At the Exotic Animal Centre we have been using two other approaches:

  • Nebulisation
  • Intrapulmonary injection

Nebulisation

This method involves placing the tortoise in a high oxygen environment. The oxygen also acts as a carrier for an aerosol of active drug, often an antibiotic or anti-fungal medication. As the animal breathes, so the active drug, in the form of minute droplets, is breathed into the lung directly into the area of infection. This method is particularly useful because it permits the use of drugs that would be considered dangerous if administered by injection (e.g. Neomycin aminoglycoside) or not absorbed and hence ineffective in the lungs if dispensed by stomach tube (e.g. Nystatin anti-fungal).

Intrapulmonary injection

This method is particularly useful when dealing with focal, discrete infections involving one lung. Radiographs are used to pinpoint the infection, and then a hole is drilled through the carapace of the anaesthetised tortoise directly above the site of infection. A sterile catheter is inserted into the area, and capped using an injection port to prevent any communication between the lung and outside. The injection port and catheter are tissue bonded to the shell to form an air and water tight seal. Medication can then be injected directly into the site of the infection, which means the concentration of drug at the infection site is much greater than would be achieved by oral or standard injection methods. Alternatively, the same lung drug concentration can be achieved using a smaller intrapulmonary dose than oral or standard injection dose. This is especially important when using potentially toxic drugs.

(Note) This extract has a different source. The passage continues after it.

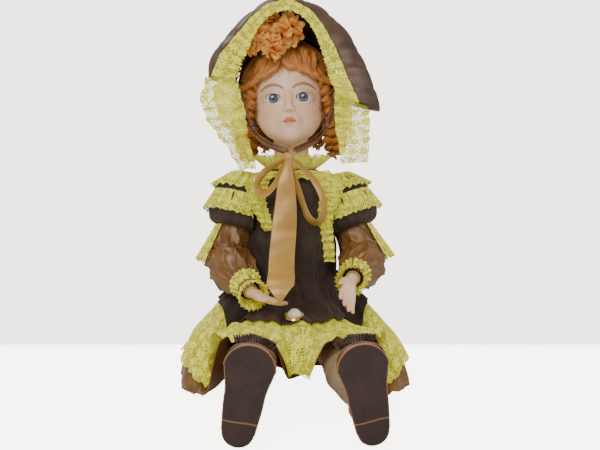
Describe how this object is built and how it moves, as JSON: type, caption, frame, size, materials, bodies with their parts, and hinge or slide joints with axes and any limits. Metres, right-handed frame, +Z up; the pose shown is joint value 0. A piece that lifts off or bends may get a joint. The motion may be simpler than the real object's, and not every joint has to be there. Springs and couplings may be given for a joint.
{
  "type": "porcelain doll",
  "caption": "Seated bisque porcelain doll with turning head and strung limbs, in velvet, satin and lace with a flowered bonnet.",
  "frame": {"origin": "on the seat plane under the neck, in the middle of the torso's flat base between the thighs", "axes": "+Z up from the seat, +X to the doll's left, the doll faces -Y"},
  "size_m": [0.2268, 0.3847, 0.3838],
  "materials": {
    "composition": "matte flesh enamel over composition",
    "elastic": "woven elastic cord",
    "bisque": "satin unglazed bisque, painted",
    "plaster": "dry plaster",
    "cardboard": "pressed card",
    "eye_glass": "blown glass, blue iris",
    "wig_hair": "auburn ringlets",
    "bonnet_satin": "dark olive-brown satin",
    "lace": "yellow cotton lace",
    "petal_silk": "orange silk petals",
    "gold_ribbon": "gold-brown satin",
    "velvet": "dark brown silk velvet",
    "skirt_satin": "gold-brown satin",
    "shirt_button": "polished",
    "pearl": "pearl lustre",
    "gilt": "gilt brass",
    "steel_wire": "steel wire",
    "bead_glass": "blue glass bead",
    "stocking_knit": "cream cotton knit",
    "shoe_leather": "brown leather",
    "sole_leather": "dark pressed leather",
    "rosette_ribbon": "dark brown grosgrain"
  },
  "bodies": {
    "torso": {"torso": "composition", "arm_elastic": "elastic", "leg_elastic": "elastic", "dress_bodice": "velvet", "back_buttons": "shirt_button", "collar_lace": "lace", "bodice_lace": "lace", "overskirt": "velvet", "lace_flounce": "lace", "underskirt": "skirt_satin", "brooch_pearl": "pearl", "brooch_setting": "gilt", "ribbon_bow": "gold_ribbon", "ribbon_tail": "gold_ribbon"},
    "neck_swivel": {"neck_hook": "steel_wire", "neck_button": "composition"},
    "head": {"head_shell": "bisque", "eye_left": "eye_glass", "eye_right": "eye_glass", "eye_plaster": "plaster", "pate": "cardboard", "wig": "wig_hair", "earring_left": "bead_glass", "earring_right": "bead_glass", "bonnet_brim": "bonnet_satin", "bonnet_crown": "bonnet_satin", "bonnet_lace": "lace", "lappet_left": "lace", "lappet_right": "lace", "flower_spray": "petal_silk", "chin_ribbon": "gold_ribbon"},
    "upper_arm_left": {"upper_arm_left": "composition", "sleeve_puff_left": "velvet", "sleeve_lace_left": "lace"},
    "elbow_left": {"elbow_ball_left": "composition"},
    "forearm_left": {"forearm_left": "composition", "satin_sleeve_left": "skirt_satin", "cuff_lace_left": "lace"},
    "hand_left": {"hand_left": "bisque"},
    "thigh_left": {"thigh_left": "composition"},
    "shin_left": {"shin_left": "composition", "stocking_left": "stocking_knit", "shoe_upper_left": "shoe_leather", "shoe_sole_left": "sole_leather", "shoe_rosette_left": "rosette_ribbon"},
    "upper_arm_right": {"upper_arm_right": "composition", "sleeve_puff_right": "velvet", "sleeve_lace_right": "lace"},
    "elbow_right": {"elbow_ball_right": "composition"},
    "forearm_right": {"forearm_right": "composition", "satin_sleeve_right": "skirt_satin", "cuff_lace_right": "lace"},
    "hand_right": {"hand_right": "bisque"},
    "thigh_right": {"thigh_right": "composition"},
    "shin_right": {"shin_right": "composition", "stocking_right": "stocking_knit", "shoe_upper_right": "shoe_leather", "shoe_sole_right": "sole_leather", "shoe_rosette_right": "rosette_ribbon"}
  },
  "joints": [
    {"name": "head_turn", "type": "hinge", "parent": "torso", "child": "neck_swivel", "pos_m": [0, 0.002, 0.222], "axis": [0, 0, 1], "range_deg": [-25, 25]},
    {"name": "head_nod", "type": "hinge", "parent": "neck_swivel", "child": "head", "pos_m": [0, 0.002, 0.222], "axis": [1, 0, 0], "range_deg": [-8, 4]},
    {"name": "shoulder_left_swing", "type": "hinge", "parent": "torso", "child": "upper_arm_left", "pos_m": [0.048, 0.006, 0.188], "axis": [-1, 0, 0], "range_deg": [0, 50]},
    {"name": "elbow_left_twist", "type": "hinge", "parent": "upper_arm_left", "child": "elbow_left", "pos_m": [0.075, -0.008, 0.118], "axis": [-0.3538, 0.1834, 0.9172], "range_deg": [0, 36]},
    {"name": "elbow_left_bend", "type": "hinge", "parent": "elbow_left", "child": "forearm_left", "pos_m": [0.075, -0.008, 0.118], "axis": [-0.8775, 0.2743, -0.3933], "range_deg": [0, 12]},
    {"name": "wrist_left_twist", "type": "hinge", "parent": "forearm_left", "child": "hand_left", "pos_m": [0.05581, -0.08679, 0.10588], "axis": [-0.2341, -0.9609, -0.1478], "range_deg": [-15, 15]},
    {"name": "hip_left_swing", "type": "hinge", "parent": "torso", "child": "thigh_left", "pos_m": [0.027, -0.008, 0.036], "axis": [1, 0, 0], "range_deg": [0, 85]},
    {"name": "knee_left_bend", "type": "hinge", "parent": "thigh_left", "child": "shin_left", "pos_m": [0.03753, -0.12151, 0.036], "axis": [1, 0, 0], "range_deg": [0, 80]},
    {"name": "shoulder_right_swing", "type": "hinge", "parent": "torso", "child": "upper_arm_right", "pos_m": [-0.048, 0.006, 0.188], "axis": [-1, 0, 0], "range_deg": [0, 50], "deforming": ["ribbon_tail"]},
    {"name": "elbow_right_twist", "type": "hinge", "parent": "upper_arm_right", "child": "elbow_right", "pos_m": [-0.068, -0.008, 0.118], "axis": [-0.2698, -0.1888, -0.9442], "range_deg": [0, 36]},
    {"name": "elbow_right_bend", "type": "hinge", "parent": "elbow_right", "child": "forearm_right", "pos_m": [-0.068, -0.008, 0.118], "axis": [-0.8573, -0.3994, 0.3248], "range_deg": [0, 12]},
    {"name": "wrist_right_twist", "type": "hinge", "parent": "forearm_right", "child": "hand_right", "pos_m": [-0.043, -0.08199, 0.093], "axis": [0.3048, -0.9023, -0.3048], "range_deg": [-15, 15]},
    {"name": "hip_right_swing", "type": "hinge", "parent": "torso", "child": "thigh_right", "pos_m": [-0.027, -0.008, 0.036], "axis": [1, 0, 0], "range_deg": [0, 85]},
    {"name": "knee_right_bend", "type": "hinge", "parent": "thigh_right", "child": "shin_right", "pos_m": [-0.03753, -0.12151, 0.036], "axis": [1, 0, 0], "range_deg": [0, 80]}
  ]
}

PREVENTION OF RESPIRATORY DISEASE

The prevention of disease is what we should really all be aiming for and there are four cardinal rules:

  • Maintain a suitable thermal gradient, paying particular attention to the species-specific preferred optimum temperature zone and the provision of a basking area provided by an overhead radiant heat source.
  • Maintain good ventilation. Far too many vivarium set-ups have little or no ventilation. A strip of ventilation mesh should extend across the whole of the back wall and ventilation panels should be present at both sides. Avoid using glass aquaria, especially for juveniles, but if they are used the entire top of the enclosure should consist of wire mesh. The ideal situation is to maintain tortoises in large garden enclosures, climate permitting, and this goes for the tropical as well as subtropical and temperate species.
  • Maintain a suitable humidity. The Testudo species will be quite tolerant of humidity ranges between 25-28%, but some tropical forest species such as the red-footed tortoise (Geochelone carbonaria) will do better at a higher sustained humidity, often approaching 95%. Inappropriate humidity for a prolonged period of time will predispose to respiratory disease and so efforts must be made to maintain a suitable level by regular spraying, humidifiers, humidity chambers, sprinkler systems etc.
  • Maintain an effective quarantine protocol. New additions to a collection should be maintained well away from the existing collection for at least three months and preferably six months.